After the ordinance’s passage, one property management company severed ties with the coalition, said Alicia White, a program supervisor. The company had managed about half of the units the coalition once used to house the homeless. Since then, the coalition has brought on new landlord partners, but those units are still missed, White said.
“We enjoyed working with them because their units were more affordable, desirable, and there were minimal barriers to housing,” White said.
Since enforcement of the ordinance began in Martinsburg in 2016, Richards said about 60 households have been served with violations. Most of the time, they were evicted.
On three occasions, those evicted were homeless individuals who had been housed by the coalition. In an average year, the coalition houses about 80 people through its rental assistance and permanent supportive housing programs.
The vast majority of ordinance violations in Martinsburg, up until the beginning of this year, have been tied to arrests, according to police documents obtained through a public information request.

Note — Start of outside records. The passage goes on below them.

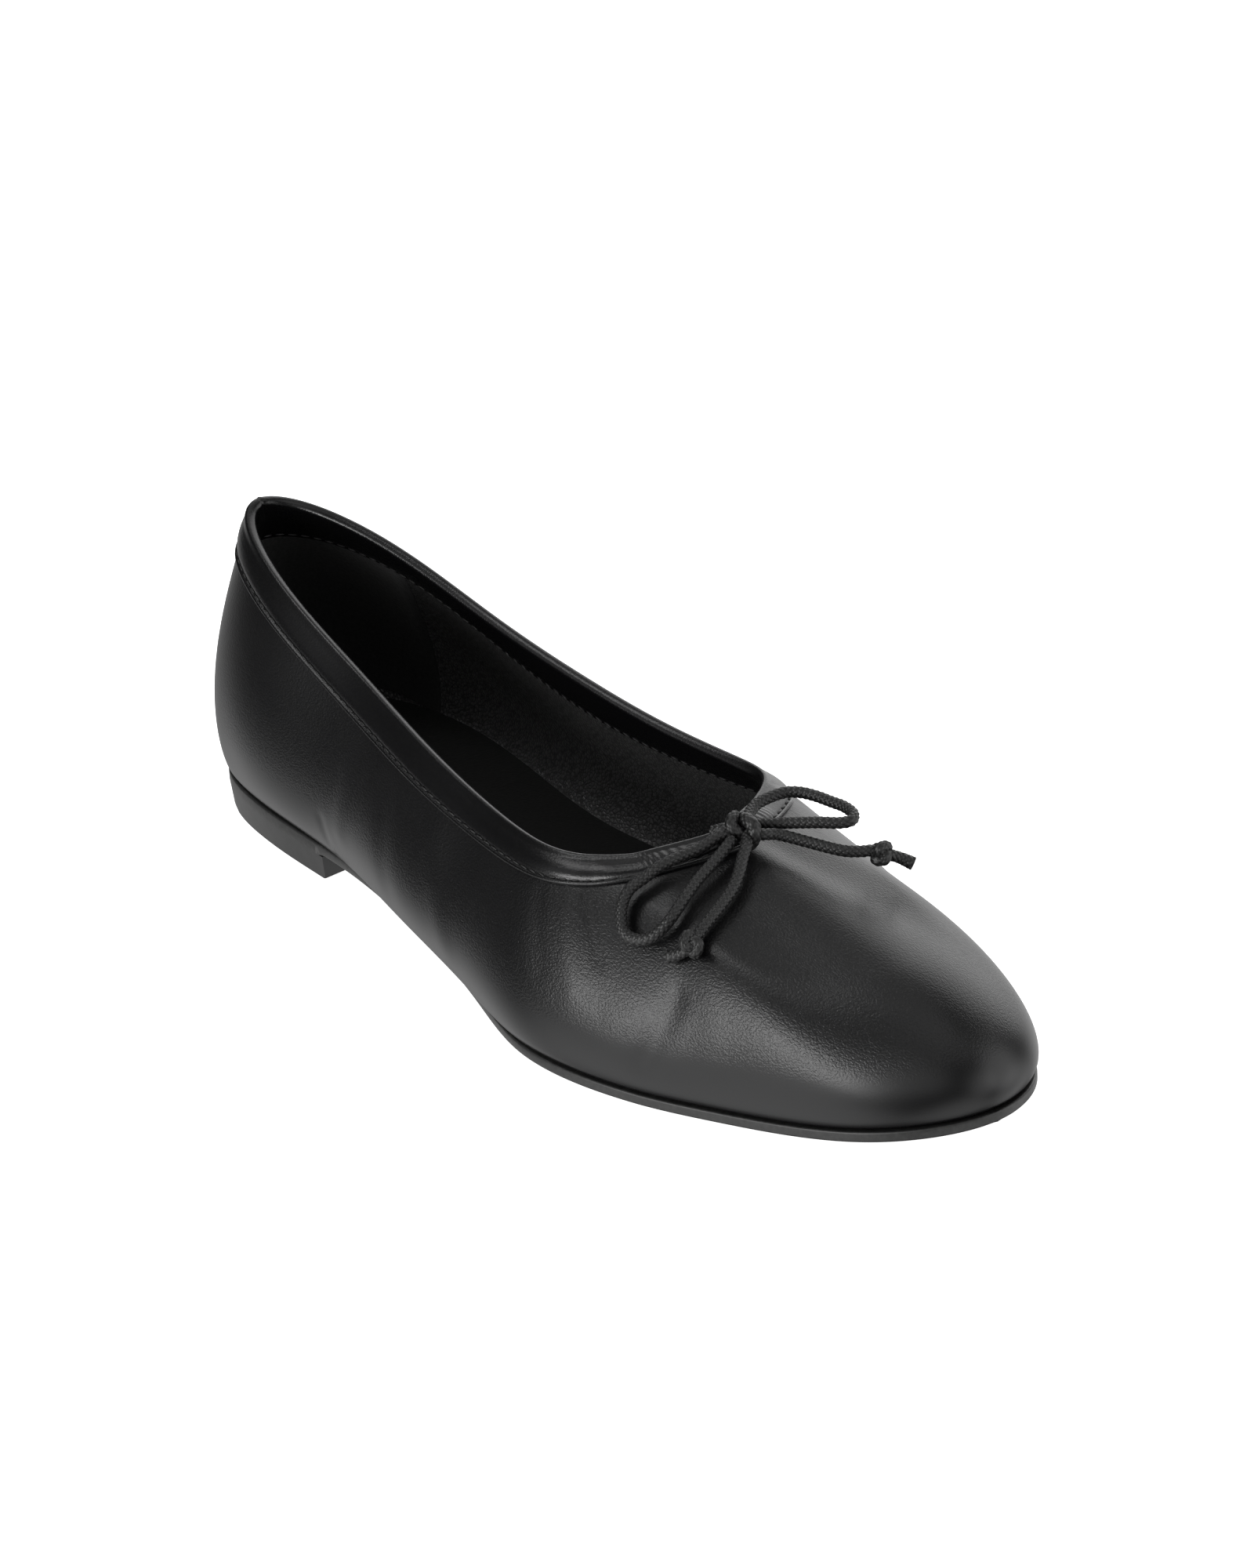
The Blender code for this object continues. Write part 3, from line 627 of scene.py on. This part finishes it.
ROUND_HALF = 300 * MM  # length of half the footprint's outline
TURN = np.arange(2 * HALF) / HALF - 1  # 0 at the toe's middle, -1 and 1 at the heel's
PLAIN_WALL = WALL_LENGTH - BAND - GAP


def skin_row(distance, offset=0.0):
    """Points of the skin at a distance up the wall in each section, moved out by the offset."""
    distance = np.broadcast_to(distance, len(SKIN))
    row = np.empty((len(SKIN), 3))
    out = np.empty((len(SKIN), 3))
    for i, walk in enumerate(WALL_WALK):
        for axis in range(3):
            row[i, axis] = np.interp(distance[i], walk, SKIN[i, :, axis])
            out[i, axis] = np.interp(distance[i], walk, SKIN_NORMALS[i, :, axis])
    out /= np.linalg.norm(out, axis=1)[:, None]
    return row + out * np.broadcast_to(offset, len(SKIN))[:, None]


def crease_depth(down):
    """How far the skin sinks at a distance below the topline in each section."""
    depth = np.zeros(len(TURN))
    for turn_a, down_a, turn_b, down_b, deep, width in zip(*CREASES.values()):
        start = np.array([turn_a * ROUND_HALF, down_a * MM])
        run = np.array([turn_b * ROUND_HALF, down_b * MM]) - start
        place = np.stack([TURN * ROUND_HALF, down], axis=1) - start
        share = np.clip(place @ run / (run @ run), 0, 1)
        gap = np.linalg.norm(place - share[:, None] * run, axis=1)
        depth += deep * MM * np.exp(-((gap / (width * MM)) ** 2))
    return depth


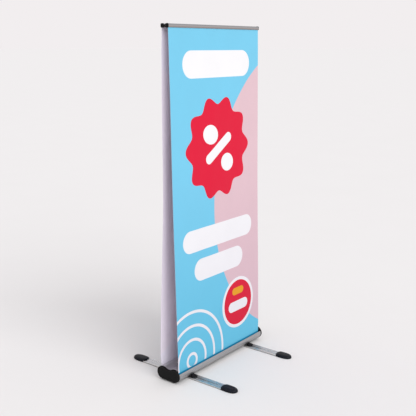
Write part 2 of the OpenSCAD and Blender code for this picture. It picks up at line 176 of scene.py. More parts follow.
class Finishes(bpy.types.PropertyGroup):
    """Colours of the metals, plastics and rubber"""

    cassette: ink("Cassette", "Satin anodised extrusion", (0.63, 0.625, 0.635))
    rail: ink("Rail", "Satin anodised top rails", (0.34, 0.345, 0.355))
    foot: ink("Foot", "Satin anodised foot bars", (0.57, 0.58, 0.60))
    # Painted light: a brighter copy of the foot metal for the bars' sides, which face the light
    foot_side: ink("Foot side", "Bright drawn sides of the foot bars", (0.68, 0.67, 0.65))
    tube: ink("Tube", "Drawn mast and roller tubes", (0.62, 0.63, 0.64))
    cap: ink("End cap", "Matt black moulding of the end caps", (0.006, 0.006, 0.006))
    moulding: ink("Moulding", "Satin black of collars, socket and plugs", (0.018, 0.018, 0.02))
    shoe: ink("Shoe", "Black of the shoes on the feet", (0.008, 0.009, 0.013))
    pad: ink("Pad", "Black rubber of the support pads", (0.009, 0.009, 0.011))
    zinc: ink("Zinc", "Zinc plated screws, bolts and shafts", (0.56, 0.57, 0.60))
    black_zinc: ink("Black zinc", "Black plated end cap screws", (0.02, 0.02, 0.022))
    spring: ink("Spring", "Oiled spring wire", (0.16, 0.15, 0.15))
    satin: share("Satin", "Roughness of the anodised metal", 0.36)


class Studio(bpy.types.PropertyGroup):
    """Floor, lights and camera"""

    floor: ink("Floor", "Colour of the floor", (0.72, 0.72, 0.72))
    sky_tint: ink("Sky tint", "Colour of the even light", (0.887, 0.855, 0.863))
    sky_light: amount("Sky light", "Strength of the even light", 1.0, 0)
    key_strength: amount("Key light", "Strength of the soft key light", 1.89, 0)
    key_turn: turning("Key turn", "Turn of the key light from the front towards +X", -15)
    key_rise: turning("Key rise", "Height of the key light above the horizon", 34)
    key_spread: turning("Key spread", "Apparent width of the key light", 50)
    camera_x: length("Camera X", "Place of the camera along the cassette", -3.403, -20, 20)
    camera_y: length("Camera Y", "Place of the camera across the cassette", -2.609, -20, 20)
    camera_z: length("Camera Z", "Height of the camera", 1.963, 0, 10)
    camera_turn: turning("Camera turn", "Turn of the camera from +Y towards +X", 52.11)
    camera_dip: turning("Camera dip", "Dip of the camera below the horizon", 14.99)
    lens: amount("Lens", "Focal length on a 36 mm sensor, in millimetres", 61.68, 10)
    rise: amount("Rise", "Upward shift of the camera", 0.0697)


class BannerStand(bpy.types.PropertyGroup):
    """All settings of the stand"""

    film: PointerProperty(type=BannerFilm)
    cassette: PointerProperty(type=CassetteMetal)
    rail: PointerProperty(type=RailMetal)
    foot: PointerProperty(type=FootMetal)
    finish: PointerProperty(type=Finishes)
    studio: PointerProperty(type=Studio)


def settings():
    return bpy.context.scene.banner_stand


# ---- Mesh making ----

def finished(name, shape, material, sharp=32):
    """Turns bmesh data into a named object with smooth faces and crisp edges."""
    bmesh.ops.recalc_face_normals(shape, faces=shape.faces)
    limit = math.radians(sharp)
    for face in shape.faces:
        face.smooth = True
    for edge in shape.edges:
        if len(edge.link_faces) == 2:
            edge.smooth = edge.calc_face_angle(0) < limit
    mesh = bpy.data.meshes.new(name)
    shape.to_mesh(mesh)
    shape.free()
    piece = bpy.data.objects.new(name, mesh)
    bpy.context.scene.collection.objects.link(piece)
    for m in material if isinstance(material, (list, tuple)) else [material]:
        mesh.materials.append(m)
    return piece


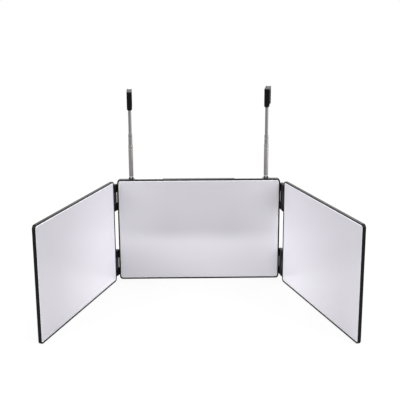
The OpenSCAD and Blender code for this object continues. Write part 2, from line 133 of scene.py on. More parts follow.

The arrests were most often on a charge of possession with the intent to distribute illegal drugs.
More than a quarter of the violations in Martinsburg exclusively referenced the behavior of someone invited into the home, rather than the tenant themselves. That was the case for one violation handed down to a formerly homeless renter.
Richards said the ordinance, which resulted from what he called a “revolving door of drug dealers” at rental properties, is doing little more than strengthening what already appears in run-of-the mill leases, and focuses on the sale of illegal drugs, rather than mere possession.
“These activities that they’re doing would break any lease in the world,” he said.
That’s part of the reason that orders of abatement served to landlords as a result of the ordinance contain the requirement that criminal background checks be conducted on future tenants to search for previous convictions, Richards said.
The ordinance also adds a financial penalty for landlords who don’t comply, which most often involves them evicting their renter. And last year, the city council voted to increase the fine for repeat offenders.
The city’s hard-line stance continues to complicate the efforts of the coalition, even though it would be a willing partner in stemming illegal drug activity, Brown said.
“I don’t understand why they’re coming down on us with the ordinance and saying, ‘You’re encouraging the sales of drugs,’ ” Brown said. “You could have just told us, ‘Hey, this client is actually selling drugs. You may want to know that.’ ”
Condon is a recent graduate of the Philip Merrill College of Journalism at the University of Maryland. She took the lead photo.